The input ::
-*-

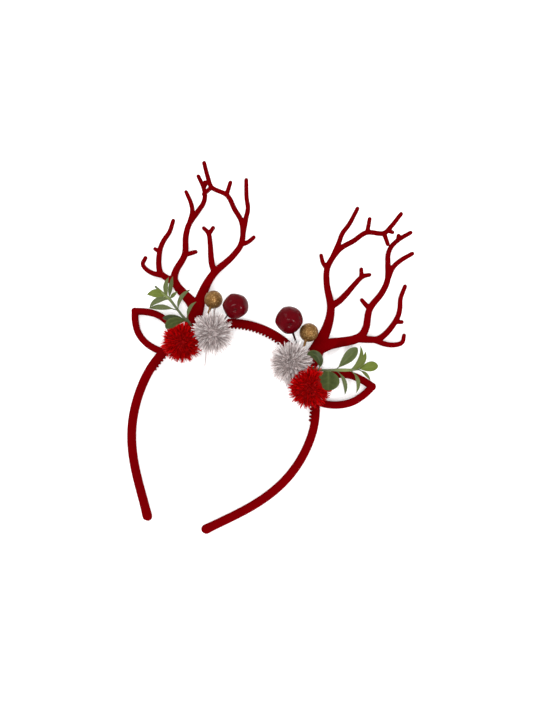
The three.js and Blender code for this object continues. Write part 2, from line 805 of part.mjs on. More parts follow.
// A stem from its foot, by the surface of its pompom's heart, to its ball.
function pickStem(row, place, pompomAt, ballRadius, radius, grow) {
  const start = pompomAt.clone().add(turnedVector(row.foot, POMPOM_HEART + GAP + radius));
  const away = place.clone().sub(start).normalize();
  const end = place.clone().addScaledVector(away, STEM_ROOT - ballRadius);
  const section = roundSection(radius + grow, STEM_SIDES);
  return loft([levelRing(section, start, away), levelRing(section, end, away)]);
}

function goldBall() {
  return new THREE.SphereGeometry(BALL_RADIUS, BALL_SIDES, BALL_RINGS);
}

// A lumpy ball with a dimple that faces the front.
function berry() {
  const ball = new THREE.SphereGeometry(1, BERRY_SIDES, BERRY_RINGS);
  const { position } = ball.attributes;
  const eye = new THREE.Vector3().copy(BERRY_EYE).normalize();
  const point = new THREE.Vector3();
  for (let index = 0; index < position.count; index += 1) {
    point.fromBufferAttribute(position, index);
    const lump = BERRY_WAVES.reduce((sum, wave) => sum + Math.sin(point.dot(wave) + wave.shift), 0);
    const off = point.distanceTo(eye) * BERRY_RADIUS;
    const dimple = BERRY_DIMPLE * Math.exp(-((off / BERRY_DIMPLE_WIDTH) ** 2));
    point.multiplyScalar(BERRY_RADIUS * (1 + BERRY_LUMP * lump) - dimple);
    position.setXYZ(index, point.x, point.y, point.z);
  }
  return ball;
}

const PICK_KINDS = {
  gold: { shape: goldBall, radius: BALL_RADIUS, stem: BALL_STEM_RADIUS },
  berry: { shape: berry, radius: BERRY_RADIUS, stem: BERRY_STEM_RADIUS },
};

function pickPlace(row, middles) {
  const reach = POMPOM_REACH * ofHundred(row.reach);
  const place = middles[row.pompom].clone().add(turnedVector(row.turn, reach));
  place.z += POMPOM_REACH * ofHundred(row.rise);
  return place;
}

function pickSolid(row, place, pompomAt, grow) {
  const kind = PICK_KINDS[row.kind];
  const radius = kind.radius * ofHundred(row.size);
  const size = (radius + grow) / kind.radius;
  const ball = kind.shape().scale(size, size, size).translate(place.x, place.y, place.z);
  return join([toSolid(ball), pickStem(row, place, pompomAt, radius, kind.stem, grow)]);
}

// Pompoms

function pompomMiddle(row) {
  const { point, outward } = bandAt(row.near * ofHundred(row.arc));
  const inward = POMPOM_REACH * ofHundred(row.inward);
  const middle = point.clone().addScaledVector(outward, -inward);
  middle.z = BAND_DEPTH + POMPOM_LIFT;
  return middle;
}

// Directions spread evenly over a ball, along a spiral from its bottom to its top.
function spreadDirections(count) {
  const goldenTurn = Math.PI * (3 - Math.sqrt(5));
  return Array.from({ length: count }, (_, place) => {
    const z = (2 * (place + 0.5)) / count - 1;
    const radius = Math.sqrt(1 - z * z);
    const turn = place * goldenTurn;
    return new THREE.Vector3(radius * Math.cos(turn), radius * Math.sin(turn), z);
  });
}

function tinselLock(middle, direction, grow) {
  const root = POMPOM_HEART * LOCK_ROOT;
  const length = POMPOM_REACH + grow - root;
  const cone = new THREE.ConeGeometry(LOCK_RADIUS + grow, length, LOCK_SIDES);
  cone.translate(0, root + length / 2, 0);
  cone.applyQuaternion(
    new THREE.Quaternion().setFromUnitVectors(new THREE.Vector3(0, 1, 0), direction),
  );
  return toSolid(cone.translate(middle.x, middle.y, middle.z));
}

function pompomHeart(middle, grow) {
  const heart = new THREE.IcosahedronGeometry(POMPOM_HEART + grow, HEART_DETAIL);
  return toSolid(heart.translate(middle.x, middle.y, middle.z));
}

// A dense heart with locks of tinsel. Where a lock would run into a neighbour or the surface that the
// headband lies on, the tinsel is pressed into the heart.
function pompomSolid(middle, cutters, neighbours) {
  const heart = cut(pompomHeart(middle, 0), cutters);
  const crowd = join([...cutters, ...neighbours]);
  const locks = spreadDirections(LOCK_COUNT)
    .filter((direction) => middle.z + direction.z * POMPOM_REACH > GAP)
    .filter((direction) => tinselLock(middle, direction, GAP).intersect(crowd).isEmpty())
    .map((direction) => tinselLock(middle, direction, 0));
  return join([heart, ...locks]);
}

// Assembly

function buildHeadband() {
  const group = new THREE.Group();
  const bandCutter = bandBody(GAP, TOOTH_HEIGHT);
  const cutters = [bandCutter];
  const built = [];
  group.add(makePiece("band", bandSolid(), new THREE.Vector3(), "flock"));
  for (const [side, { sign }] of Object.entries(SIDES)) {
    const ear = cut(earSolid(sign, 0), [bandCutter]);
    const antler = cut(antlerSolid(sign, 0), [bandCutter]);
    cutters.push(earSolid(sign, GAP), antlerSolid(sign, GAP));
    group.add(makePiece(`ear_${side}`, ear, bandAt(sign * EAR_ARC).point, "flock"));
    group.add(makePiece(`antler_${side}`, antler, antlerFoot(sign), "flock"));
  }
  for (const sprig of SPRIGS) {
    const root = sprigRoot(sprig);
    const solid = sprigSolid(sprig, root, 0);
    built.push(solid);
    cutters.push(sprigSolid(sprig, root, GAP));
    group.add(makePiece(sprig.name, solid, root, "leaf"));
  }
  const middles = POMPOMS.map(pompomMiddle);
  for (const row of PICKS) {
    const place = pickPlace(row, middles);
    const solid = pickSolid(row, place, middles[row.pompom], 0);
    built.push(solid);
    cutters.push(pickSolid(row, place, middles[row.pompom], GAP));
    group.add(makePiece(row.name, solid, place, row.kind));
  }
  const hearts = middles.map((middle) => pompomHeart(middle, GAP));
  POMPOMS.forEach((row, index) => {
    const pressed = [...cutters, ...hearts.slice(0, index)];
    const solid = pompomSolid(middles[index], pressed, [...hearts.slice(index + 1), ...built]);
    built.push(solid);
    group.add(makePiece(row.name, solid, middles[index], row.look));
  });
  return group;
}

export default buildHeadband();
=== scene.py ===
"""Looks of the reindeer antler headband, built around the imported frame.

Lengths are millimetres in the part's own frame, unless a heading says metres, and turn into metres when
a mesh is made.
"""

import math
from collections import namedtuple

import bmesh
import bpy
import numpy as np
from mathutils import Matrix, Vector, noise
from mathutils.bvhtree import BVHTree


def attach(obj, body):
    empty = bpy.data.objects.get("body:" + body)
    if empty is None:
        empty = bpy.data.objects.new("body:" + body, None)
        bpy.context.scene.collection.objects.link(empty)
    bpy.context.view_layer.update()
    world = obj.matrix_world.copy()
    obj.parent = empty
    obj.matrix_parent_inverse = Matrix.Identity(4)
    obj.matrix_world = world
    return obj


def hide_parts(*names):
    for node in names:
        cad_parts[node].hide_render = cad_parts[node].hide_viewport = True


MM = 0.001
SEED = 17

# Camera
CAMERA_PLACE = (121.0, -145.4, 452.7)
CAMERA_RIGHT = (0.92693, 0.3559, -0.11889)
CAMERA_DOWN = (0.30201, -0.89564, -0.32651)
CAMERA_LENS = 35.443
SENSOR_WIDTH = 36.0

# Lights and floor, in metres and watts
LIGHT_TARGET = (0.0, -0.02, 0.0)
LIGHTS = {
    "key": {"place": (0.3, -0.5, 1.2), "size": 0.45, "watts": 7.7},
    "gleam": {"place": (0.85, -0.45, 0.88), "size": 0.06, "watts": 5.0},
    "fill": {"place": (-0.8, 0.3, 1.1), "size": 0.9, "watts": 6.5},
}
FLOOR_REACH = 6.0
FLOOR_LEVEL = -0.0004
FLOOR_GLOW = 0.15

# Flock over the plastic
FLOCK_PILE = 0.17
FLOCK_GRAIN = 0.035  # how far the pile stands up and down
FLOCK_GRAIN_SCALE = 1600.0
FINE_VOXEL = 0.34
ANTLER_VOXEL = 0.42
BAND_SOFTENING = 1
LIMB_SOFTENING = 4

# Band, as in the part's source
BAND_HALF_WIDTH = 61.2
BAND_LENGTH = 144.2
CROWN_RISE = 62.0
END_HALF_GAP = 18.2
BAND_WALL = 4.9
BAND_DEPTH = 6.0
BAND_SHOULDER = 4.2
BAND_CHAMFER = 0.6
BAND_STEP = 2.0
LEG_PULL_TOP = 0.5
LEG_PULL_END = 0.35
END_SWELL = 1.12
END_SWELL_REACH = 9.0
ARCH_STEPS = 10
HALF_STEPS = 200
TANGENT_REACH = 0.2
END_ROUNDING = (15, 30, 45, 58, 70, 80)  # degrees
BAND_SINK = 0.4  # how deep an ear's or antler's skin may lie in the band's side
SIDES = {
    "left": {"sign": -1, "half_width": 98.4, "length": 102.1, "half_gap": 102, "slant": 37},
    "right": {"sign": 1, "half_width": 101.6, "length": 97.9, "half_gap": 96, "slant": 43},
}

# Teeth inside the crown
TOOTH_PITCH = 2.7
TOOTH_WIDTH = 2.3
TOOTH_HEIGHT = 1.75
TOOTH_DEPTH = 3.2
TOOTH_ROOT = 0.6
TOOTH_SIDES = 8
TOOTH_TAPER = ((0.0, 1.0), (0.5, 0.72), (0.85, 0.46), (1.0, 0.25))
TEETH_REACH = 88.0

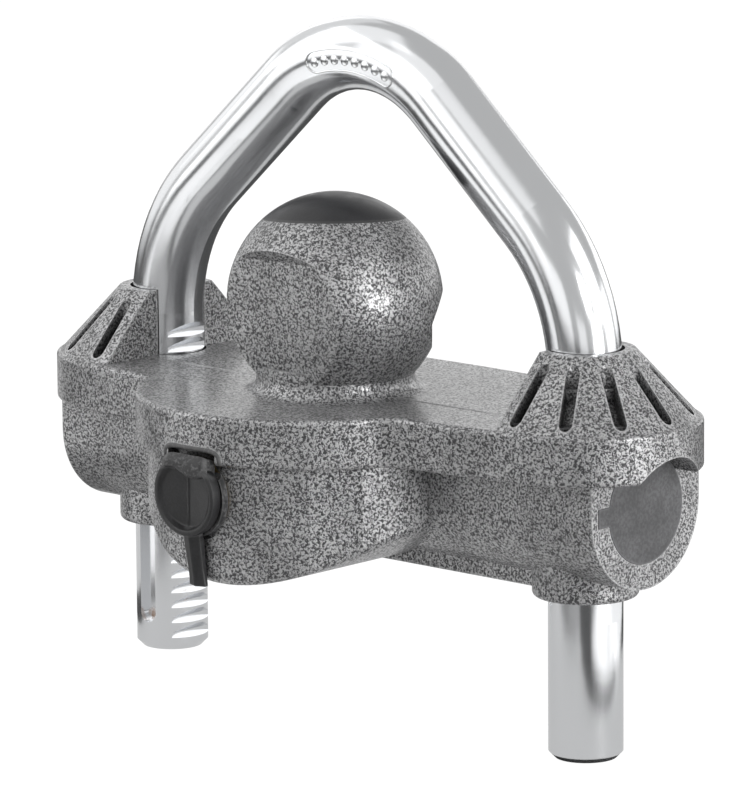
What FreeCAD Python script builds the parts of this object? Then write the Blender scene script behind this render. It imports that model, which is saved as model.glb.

-*-

Direction ::
Using the records above, list each line that includes "node".

The output ::
    for node in names:
        cad_parts[node].hide_render = cad_parts[node].hide_viewport = True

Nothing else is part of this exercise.